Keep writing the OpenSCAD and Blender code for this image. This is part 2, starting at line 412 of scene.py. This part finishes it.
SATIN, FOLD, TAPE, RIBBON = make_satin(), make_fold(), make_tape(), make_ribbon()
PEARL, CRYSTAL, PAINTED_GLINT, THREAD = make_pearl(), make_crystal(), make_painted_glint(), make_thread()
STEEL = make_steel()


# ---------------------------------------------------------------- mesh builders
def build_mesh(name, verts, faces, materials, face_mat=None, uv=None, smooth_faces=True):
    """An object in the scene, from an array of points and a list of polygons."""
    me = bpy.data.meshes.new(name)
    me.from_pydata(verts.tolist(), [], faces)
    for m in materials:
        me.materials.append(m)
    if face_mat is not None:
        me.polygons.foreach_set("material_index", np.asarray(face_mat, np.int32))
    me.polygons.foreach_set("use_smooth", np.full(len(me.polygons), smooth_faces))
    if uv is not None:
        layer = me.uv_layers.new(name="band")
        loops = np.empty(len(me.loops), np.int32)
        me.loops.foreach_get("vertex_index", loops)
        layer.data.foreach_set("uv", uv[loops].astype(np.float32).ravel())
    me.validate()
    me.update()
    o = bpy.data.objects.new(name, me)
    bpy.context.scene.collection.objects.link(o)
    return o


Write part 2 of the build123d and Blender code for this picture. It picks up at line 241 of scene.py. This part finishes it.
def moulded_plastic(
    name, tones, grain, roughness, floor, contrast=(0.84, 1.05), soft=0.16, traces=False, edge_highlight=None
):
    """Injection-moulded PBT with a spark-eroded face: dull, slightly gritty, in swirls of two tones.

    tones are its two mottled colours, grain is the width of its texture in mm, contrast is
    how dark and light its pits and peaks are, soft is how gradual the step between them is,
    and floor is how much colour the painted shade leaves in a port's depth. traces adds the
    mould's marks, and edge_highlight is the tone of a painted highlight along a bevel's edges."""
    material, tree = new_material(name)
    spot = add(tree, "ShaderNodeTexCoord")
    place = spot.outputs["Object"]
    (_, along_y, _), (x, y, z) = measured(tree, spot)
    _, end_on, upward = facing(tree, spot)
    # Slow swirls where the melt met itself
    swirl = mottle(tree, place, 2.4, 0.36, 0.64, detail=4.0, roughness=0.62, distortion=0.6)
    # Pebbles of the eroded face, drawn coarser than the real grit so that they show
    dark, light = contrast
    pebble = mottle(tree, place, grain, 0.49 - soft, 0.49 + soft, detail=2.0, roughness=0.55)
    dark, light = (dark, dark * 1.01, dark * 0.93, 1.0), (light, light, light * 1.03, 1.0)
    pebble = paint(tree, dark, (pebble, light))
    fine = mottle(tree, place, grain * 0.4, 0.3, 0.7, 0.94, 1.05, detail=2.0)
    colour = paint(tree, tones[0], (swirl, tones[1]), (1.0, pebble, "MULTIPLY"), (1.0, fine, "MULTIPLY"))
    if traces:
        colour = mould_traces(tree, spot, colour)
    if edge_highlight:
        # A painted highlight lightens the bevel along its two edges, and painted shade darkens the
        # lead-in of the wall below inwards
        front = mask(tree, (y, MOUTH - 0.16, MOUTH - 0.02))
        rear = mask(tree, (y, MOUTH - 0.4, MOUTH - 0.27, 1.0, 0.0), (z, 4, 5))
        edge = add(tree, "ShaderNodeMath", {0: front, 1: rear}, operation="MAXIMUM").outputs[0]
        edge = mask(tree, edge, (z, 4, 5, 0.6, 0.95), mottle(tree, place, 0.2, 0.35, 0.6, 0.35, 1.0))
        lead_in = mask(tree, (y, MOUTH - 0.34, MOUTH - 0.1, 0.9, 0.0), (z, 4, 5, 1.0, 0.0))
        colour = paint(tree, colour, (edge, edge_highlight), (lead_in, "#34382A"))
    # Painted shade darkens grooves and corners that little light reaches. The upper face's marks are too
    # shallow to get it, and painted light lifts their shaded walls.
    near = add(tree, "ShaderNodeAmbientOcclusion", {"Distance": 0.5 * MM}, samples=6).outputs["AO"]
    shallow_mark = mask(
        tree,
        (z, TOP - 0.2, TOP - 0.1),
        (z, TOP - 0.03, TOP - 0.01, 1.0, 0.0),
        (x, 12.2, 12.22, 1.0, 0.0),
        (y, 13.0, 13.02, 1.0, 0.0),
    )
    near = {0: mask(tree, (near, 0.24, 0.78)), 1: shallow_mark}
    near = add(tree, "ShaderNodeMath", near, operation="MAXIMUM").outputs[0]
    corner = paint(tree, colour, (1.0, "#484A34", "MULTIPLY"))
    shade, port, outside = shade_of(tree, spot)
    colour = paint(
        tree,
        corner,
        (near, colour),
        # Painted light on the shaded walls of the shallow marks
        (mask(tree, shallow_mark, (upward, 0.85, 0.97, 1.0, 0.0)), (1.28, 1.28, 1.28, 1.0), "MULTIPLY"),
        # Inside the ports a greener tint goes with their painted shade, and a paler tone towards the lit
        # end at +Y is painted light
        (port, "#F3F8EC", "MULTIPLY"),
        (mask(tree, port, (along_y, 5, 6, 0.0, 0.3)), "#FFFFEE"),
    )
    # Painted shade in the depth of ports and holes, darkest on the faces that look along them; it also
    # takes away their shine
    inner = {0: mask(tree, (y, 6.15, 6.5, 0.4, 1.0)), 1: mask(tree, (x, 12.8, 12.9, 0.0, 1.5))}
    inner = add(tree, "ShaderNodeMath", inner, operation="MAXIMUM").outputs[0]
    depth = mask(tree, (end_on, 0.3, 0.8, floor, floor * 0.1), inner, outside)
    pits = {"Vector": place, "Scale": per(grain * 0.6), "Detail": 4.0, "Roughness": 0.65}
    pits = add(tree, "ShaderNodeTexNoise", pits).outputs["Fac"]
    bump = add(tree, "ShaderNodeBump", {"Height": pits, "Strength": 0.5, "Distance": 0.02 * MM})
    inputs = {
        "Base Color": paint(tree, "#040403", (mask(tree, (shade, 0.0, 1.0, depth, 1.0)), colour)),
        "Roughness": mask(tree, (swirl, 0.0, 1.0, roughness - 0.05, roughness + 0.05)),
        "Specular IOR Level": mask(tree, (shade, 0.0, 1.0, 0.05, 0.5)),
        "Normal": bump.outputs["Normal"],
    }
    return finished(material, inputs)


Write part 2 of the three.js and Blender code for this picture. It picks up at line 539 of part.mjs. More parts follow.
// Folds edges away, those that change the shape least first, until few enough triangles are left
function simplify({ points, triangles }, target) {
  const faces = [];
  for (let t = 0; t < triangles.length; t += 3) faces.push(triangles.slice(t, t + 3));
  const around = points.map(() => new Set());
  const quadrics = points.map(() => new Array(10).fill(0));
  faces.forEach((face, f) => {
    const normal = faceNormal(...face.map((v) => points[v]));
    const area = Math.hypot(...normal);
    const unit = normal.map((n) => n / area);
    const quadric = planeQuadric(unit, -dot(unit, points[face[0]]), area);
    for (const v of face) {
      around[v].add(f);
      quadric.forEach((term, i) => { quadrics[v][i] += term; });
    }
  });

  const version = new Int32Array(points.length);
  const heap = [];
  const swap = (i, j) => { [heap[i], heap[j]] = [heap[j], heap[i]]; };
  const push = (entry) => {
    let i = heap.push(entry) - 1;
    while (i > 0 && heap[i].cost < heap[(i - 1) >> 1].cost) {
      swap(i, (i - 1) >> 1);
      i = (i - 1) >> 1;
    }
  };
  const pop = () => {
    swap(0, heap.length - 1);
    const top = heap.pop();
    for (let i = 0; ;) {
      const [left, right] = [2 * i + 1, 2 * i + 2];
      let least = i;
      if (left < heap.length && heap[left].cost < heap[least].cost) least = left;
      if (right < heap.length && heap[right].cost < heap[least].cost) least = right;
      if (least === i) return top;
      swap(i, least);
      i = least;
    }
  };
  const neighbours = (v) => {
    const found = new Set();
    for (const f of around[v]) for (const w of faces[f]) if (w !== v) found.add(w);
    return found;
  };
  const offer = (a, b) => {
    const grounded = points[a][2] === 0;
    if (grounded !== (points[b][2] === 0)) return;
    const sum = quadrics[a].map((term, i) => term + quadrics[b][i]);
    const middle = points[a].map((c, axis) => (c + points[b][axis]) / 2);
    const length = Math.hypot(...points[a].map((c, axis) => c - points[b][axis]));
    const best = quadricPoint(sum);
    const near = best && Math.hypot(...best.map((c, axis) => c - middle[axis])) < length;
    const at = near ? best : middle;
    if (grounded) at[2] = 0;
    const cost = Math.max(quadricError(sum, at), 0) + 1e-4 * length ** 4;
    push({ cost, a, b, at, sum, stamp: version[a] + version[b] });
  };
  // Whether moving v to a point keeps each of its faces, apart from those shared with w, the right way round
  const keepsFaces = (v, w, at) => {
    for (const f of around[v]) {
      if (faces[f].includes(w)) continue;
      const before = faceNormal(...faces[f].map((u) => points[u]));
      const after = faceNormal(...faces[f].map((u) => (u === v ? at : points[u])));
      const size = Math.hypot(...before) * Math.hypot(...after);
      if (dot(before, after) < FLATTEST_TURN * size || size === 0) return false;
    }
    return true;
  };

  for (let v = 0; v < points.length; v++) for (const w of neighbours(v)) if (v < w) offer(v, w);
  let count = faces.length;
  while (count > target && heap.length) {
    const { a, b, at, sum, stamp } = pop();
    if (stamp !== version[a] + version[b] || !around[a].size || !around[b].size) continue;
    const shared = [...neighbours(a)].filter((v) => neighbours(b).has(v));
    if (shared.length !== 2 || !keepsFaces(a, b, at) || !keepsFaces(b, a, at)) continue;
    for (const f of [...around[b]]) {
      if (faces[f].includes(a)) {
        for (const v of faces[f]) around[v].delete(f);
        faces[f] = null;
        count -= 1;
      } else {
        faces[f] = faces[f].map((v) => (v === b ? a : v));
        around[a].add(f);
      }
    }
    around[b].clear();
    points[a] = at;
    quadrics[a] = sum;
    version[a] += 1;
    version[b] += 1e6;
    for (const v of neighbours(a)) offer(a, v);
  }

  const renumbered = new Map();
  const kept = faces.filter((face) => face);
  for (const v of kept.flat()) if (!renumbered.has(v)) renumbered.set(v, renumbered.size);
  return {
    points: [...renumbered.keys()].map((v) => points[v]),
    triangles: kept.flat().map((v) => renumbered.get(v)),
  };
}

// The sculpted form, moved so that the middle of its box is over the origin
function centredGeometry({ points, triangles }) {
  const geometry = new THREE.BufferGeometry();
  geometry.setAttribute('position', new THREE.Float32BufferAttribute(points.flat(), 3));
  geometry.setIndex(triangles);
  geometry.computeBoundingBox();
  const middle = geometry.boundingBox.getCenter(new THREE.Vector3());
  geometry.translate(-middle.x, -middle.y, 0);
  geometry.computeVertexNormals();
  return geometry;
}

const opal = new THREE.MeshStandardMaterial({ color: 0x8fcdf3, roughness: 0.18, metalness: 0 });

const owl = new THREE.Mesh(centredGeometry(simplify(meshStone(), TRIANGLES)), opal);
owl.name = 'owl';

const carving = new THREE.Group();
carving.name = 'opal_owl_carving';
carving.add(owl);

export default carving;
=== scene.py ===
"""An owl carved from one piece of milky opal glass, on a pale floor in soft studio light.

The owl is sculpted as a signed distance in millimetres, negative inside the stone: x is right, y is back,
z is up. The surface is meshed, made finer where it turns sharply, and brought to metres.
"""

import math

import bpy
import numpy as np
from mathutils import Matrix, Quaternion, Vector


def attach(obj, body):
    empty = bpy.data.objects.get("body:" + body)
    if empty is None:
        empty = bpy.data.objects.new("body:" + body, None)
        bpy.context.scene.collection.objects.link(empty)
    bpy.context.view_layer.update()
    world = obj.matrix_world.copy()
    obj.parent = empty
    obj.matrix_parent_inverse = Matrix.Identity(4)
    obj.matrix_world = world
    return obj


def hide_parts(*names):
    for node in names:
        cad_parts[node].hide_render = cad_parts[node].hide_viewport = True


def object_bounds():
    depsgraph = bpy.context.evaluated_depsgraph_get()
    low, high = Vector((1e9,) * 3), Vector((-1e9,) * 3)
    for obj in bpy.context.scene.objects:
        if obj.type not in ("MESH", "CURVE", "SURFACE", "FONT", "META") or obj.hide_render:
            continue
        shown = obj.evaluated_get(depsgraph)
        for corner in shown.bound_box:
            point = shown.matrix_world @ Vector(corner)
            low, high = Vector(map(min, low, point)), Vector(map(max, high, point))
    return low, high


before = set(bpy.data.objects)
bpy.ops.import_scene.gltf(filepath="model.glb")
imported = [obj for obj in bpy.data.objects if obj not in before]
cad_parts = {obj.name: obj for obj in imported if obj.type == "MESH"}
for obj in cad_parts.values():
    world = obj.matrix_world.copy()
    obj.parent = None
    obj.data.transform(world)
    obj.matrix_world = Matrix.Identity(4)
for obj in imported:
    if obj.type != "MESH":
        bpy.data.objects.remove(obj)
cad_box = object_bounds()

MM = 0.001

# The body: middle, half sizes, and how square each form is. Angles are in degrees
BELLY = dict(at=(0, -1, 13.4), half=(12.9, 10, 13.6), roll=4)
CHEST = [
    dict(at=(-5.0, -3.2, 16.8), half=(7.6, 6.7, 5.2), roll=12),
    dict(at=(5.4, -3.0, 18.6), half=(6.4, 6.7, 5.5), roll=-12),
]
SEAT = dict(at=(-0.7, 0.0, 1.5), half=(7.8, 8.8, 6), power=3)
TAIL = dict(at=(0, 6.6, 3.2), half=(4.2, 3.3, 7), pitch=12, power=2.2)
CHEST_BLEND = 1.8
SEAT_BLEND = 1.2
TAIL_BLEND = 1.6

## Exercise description
Taking the lines above, repeat exactly those from the line that contains "const owl = new" through the line that contains "for corner in", and both of those lines as well. Include nothing else.

## Written solution
const owl = new THREE.Mesh(centredGeometry(simplify(meshStone(), TRIANGLES)), opal);
owl.name = 'owl';

const carving = new THREE.Group();
carving.name = 'opal_owl_carving';
carving.add(owl);

export default carving;
=== scene.py ===
"""An owl carved from one piece of milky opal glass, on a pale floor in soft studio light.

The owl is sculpted as a signed distance in millimetres, negative inside the stone: x is right, y is back,
z is up. The surface is meshed, made finer where it turns sharply, and brought to metres.
"""

import math

import bpy
import numpy as np
from mathutils import Matrix, Quaternion, Vector


def attach(obj, body):
    empty = bpy.data.objects.get("body:" + body)
    if empty is None:
        empty = bpy.data.objects.new("body:" + body, None)
        bpy.context.scene.collection.objects.link(empty)
    bpy.context.view_layer.update()
    world = obj.matrix_world.copy()
    obj.parent = empty
    obj.matrix_parent_inverse = Matrix.Identity(4)
    obj.matrix_world = world
    return obj


def hide_parts(*names):
    for node in names:
        cad_parts[node].hide_render = cad_parts[node].hide_viewport = True


def object_bounds():
    depsgraph = bpy.context.evaluated_depsgraph_get()
    low, high = Vector((1e9,) * 3), Vector((-1e9,) * 3)
    for obj in bpy.context.scene.objects:
        if obj.type not in ("MESH", "CURVE", "SURFACE", "FONT", "META") or obj.hide_render:
            continue
        shown = obj.evaluated_get(depsgraph)
        for corner in shown.bound_box:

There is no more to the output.